We can see how this works in the United States today where private capitalist interests, such as the fossil fuel industry, and their conservative allies hold back development of renewable energy, modern transportation systems, and medical science. Marxism embraces the fullest development of science and technology as key to advancing the productive forces, reducing unnecessary labor and improving the well-being of working people.
Marx and Engels hailed the great scientific discoveries of their day including evolution, thermodynamics, and the cell theory in biology as liberating people from centuries of superstition and supernaturalism. They sought to uncover the objective laws and processes underlying history and society. They showed that these objective laws and processes were more important than the subjective will, intentions, and desires of individual political leaders.
Marx and Engels insisted their ideas must not be seen as dogma, to be memorized or mechanically applied, but, rather, as a guide to action. Their ideas could only be validated and would have to be elaborated through continual testing, trial and error, and experimentation.
You cannot be a Marxist in theory alone. You can only be a Marxist if you are also in the thick of the battle for human liberation. Simply criticizing capitalism and showing it is the root of one problem or another does not make someone a Marxist.

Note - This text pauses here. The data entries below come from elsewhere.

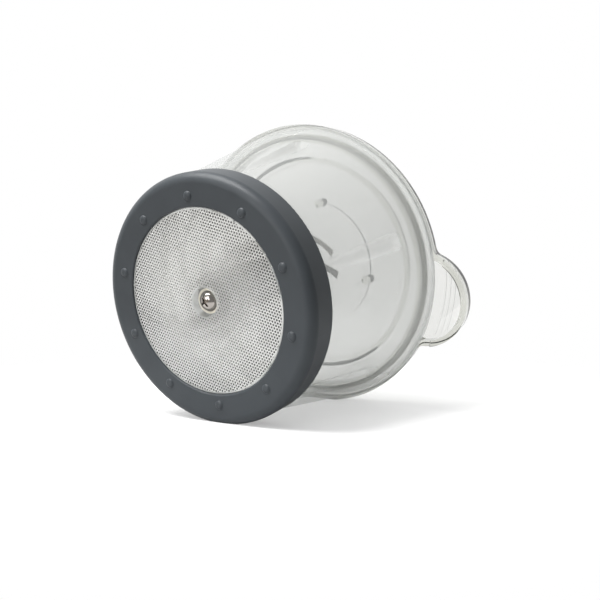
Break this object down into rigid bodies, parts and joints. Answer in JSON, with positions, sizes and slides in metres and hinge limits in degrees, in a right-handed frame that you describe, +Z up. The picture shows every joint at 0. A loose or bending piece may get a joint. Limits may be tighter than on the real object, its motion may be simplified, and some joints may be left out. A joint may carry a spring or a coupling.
{
  "type": "food chopper work bowl",
  "caption": "Clear fluted chopper bowl with a rubber non-slip ring, a pivot with hooked steel blades that spin, and a clear lid with a thumb tab that lifts off.",
  "frame": {"origin": "on the bowl's axis, in the plane that the pips of the non-slip ring stand on", "axes": "+Z up along the bowl's axis towards the lid, +X towards the lid's thumb tab"},
  "size_m": [0.1603, 0.1432, 0.0963],
  "materials": {
    "clear_bowl": "clear moulded plastic, polished, with a fine pyramid texture under the floor",
    "clear_lid": "clear moulded plastic, polished",
    "ring_rubber": "satin blue-grey rubber",
    "screw_chrome": "polished",
    "post_steel": "turned stainless steel",
    "blade_steel": "polished stainless sheet with ground edges",
    "carrier_plastic": "satin charcoal plastic",
    "bearing_plastic": "natural white bearing plastic",
    "clear_silicone": "translucent silicone"
  },
  "bodies": {
    "base": {"bowl": "clear_bowl", "non_slip_ring": "ring_rubber", "pivot_screw": "screw_chrome", "screw_washer": "clear_silicone", "post_gasket": "clear_silicone", "pivot_post": "post_steel", "thrust_washer": "bearing_plastic"},
    "blades": {"blade_carrier": "carrier_plastic", "lower_bush": "bearing_plastic", "upper_bush": "bearing_plastic", "lower_blade": "blade_steel", "blade_spacer": "carrier_plastic", "upper_blade": "blade_steel", "blade_nut": "carrier_plastic", "drive_cap": "carrier_plastic"},
    "cover": {"lid": "clear_lid", "lid_seal": "clear_silicone"}
  },
  "joints": [
    {"name": "blade_spin", "type": "hinge", "parent": "base", "child": "blades", "pos_m": [0, 0, 0.0137], "axis": [0, 0, 1], "continuous": true},
    {"name": "lid_lift", "type": "slide", "parent": "base", "child": "cover", "axis": [0, 0, 1], "range_m": [0, 0.06]}
  ]
}
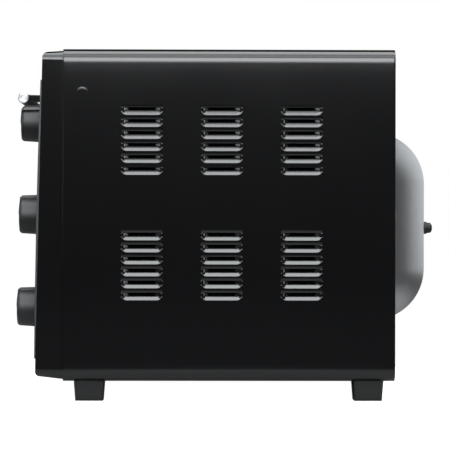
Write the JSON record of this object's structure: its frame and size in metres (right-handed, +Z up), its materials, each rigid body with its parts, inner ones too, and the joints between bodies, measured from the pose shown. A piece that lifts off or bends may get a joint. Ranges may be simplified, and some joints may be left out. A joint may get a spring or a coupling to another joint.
{
  "type": "toaster oven",
  "caption": "Countertop toaster oven with a drop-down glass door, bar handle, knobs, louvred black case and a bulged steel back.",
  "frame": {"origin": "on the table, in the middle of the oven's width and depth", "axes": "+Z up; the door faces -Y; the control knobs are at +X"},
  "size_m": [0.481, 0.418, 0.3243],
  "materials": {
    "black_paint": "satin black powder paint on folded steel",
    "bare_steel": "bare aluminised steel",
    "black_moulding": "black moulded plastic, fine texture",
    "panel_lacquer": "dark lacquered fascia with a satin sheen",
    "knob_plastic": "satin phenolic",
    "foot_plastic": "black moulded feet",
    "bumper_rubber": "black rubber",
    "handle_steel": "turned and brushed steel",
    "zinc_steel": "zinc-plated steel",
    "rack_chrome": "bright plated wire",
    "door_glass": "tinted tempered glass",
    "element_sheath": "heat-darkened steel sheath",
    "bush_ceramic": "unglazed steatite",
    "control_resin": "moulded phenolic resin",
    "lens_red": "clear red moulded lens",
    "lamp_glass": "neon lamp in a clear sleeve"
  },
  "bodies": {
    "case": {"outer_wrap": "black_paint", "back_panel": "black_paint", "base_plate": "bare_steel", "front_plate": "bare_steel", "cavity_shell": "bare_steel", "cavity_back": "bare_steel", "heat_shield": "bare_steel", "rack_rails": "bare_steel", "tray_rails": "bare_steel", "front_bezel": "black_moulding", "control_panel": "panel_lacquer", "foot_front_left": "foot_plastic", "foot_rear_left": "foot_plastic", "foot_front_right": "foot_plastic", "foot_rear_right": "foot_plastic", "rear_bumper": "bumper_rubber", "cord_gland": "bumper_rubber", "foot_screws": "zinc_steel", "back_screws": "zinc_steel", "hinge_brackets": "zinc_steel", "hinge_pins": "zinc_steel", "timer_bell": "zinc_steel", "lower_elements": "element_sheath", "upper_elements": "element_sheath", "element_bushes": "bush_ceramic", "terminal_block": "bush_ceramic", "thermostat": "control_resin", "function_switch": "control_resin", "timer": "control_resin", "indicator_lens": "lens_red", "indicator_lamp": "lamp_glass"},
    "door": {"door_frame": "black_moulding", "door_glass": "door_glass", "glass_retainer": "bare_steel", "handle_tube": "handle_steel", "handle_end_left": "handle_steel", "handle_end_right": "handle_steel", "handle_arms": "black_moulding", "handle_screws": "zinc_steel", "door_springs": "zinc_steel"},
    "rack": {"wire_rack": "rack_chrome"},
    "tray": {"crumb_tray": "bare_steel"},
    "timer_dial": {"timer_knob": "knob_plastic", "timer_shaft": "zinc_steel"},
    "function_dial": {"function_knob": "knob_plastic", "function_shaft": "zinc_steel"},
    "temperature_dial": {"temperature_knob": "knob_plastic", "temperature_shaft": "zinc_steel"}
  },
  "joints": [
    {"name": "door_hinge", "type": "hinge", "parent": "case", "child": "door", "pos_m": [-0.055, -0.17544, 0.055], "axis": [1, 0, 0], "range_deg": [0, 91], "stiffness_Nm_per_rad": 0.4, "springref_deg": -28.65},
    {"name": "rack_slide", "type": "slide", "parent": "case", "child": "rack", "axis": [0, -1, 0], "range_m": [0, 0.09]},
    {"name": "tray_slide", "type": "slide", "parent": "case", "child": "tray", "axis": [0, -1, 0], "range_m": [0, 0.19]},
    {"name": "timer_turn", "type": "hinge", "parent": "case", "child": "timer_dial", "pos_m": [0.184, -0.18381, 0.08428], "axis": [0, 0.9998, -0.0213], "range_deg": [0, 300]},
    {"name": "function_turn", "type": "hinge", "parent": "case", "child": "function_dial", "pos_m": [0.184, -0.18197, 0.17087], "axis": [0, 0.9998, -0.0213], "range_deg": [0, 240]},
    {"name": "temperature_turn", "type": "hinge", "parent": "case", "child": "temperature_dial", "pos_m": [0.184, -0.18013, 0.25745], "axis": [0, 0.9998, -0.0213], "range_deg": [-45, 225]}
  ],
  "couplings": [
    {"joint": "rack_slide", "follows": "door_hinge", "m_per_rad": 0.055}
  ]
}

As Marx once stated, “The philosophers have interpreted the world in various ways; the point, however, is to change it.” Human liberation can only be won by the struggle of the working people themselves. Marxism, scientific socialism, emerges from the combination of working class struggle with revolutionary working class ideology.
Marxism is a revolutionary theory. Without it, protests against capitalist exploitation and oppression are limited to demands for reforms, to efforts to alleviate symptoms, without curing the disease.
From the time of its publication until the present day, the revolutionary principles set forth in the Communist Manifesto have faced endless attack from defenders of capitalism. The main challenge has taken the form of the many types of reformism, some claiming to be socialist. These efforts have sought to provide solutions to the oppression of working people without addressing the need to take political power and end private ownership of the means of production and private appropriation of the wealth created by labor.
In Critique of the Gotha Program, The Poverty of Philosophy. and in letters to other progressive thinkers, Marx and Engels argued against reformist attempts to subvert the revolutionary essence of scientific socialism. With their vast wealth and control over the mass media and other ideological institutions, the capitalists have extraordinary power to persuade and bribe sections of the working people into accepting continued class subjugation.
And, if these measures fail, their control over the government allows them to resort to every means of coercion, which they have not hesitated to deploy against strikes, demonstrations, and other forms of collective protest throughout history regardless of the degree of formal democracy. Examples include arrests, violence, and murders of union organizers and civil rights activists, shooting students at Kent and Jackson State Universities in 1970, mass deportations of Latino immigrants, and gunning down unarmed African Americans by racist police. Behind the facade of even the most democratic institutions under capitalism lies what Marx and Engels called “the dictatorship of the bourgeoisie.”
Flowing from the revolutionary principles and outlook that Marx and Engels first set forth, progressive struggles and Marxist ideas for human liberation generally were greatly enriched and inspired by the subsequent development of the working class, democratic, revolutionary, and communist movements of the 20th century. (IPA Service)
This is the abridged version of the writer’s piece in People’s World.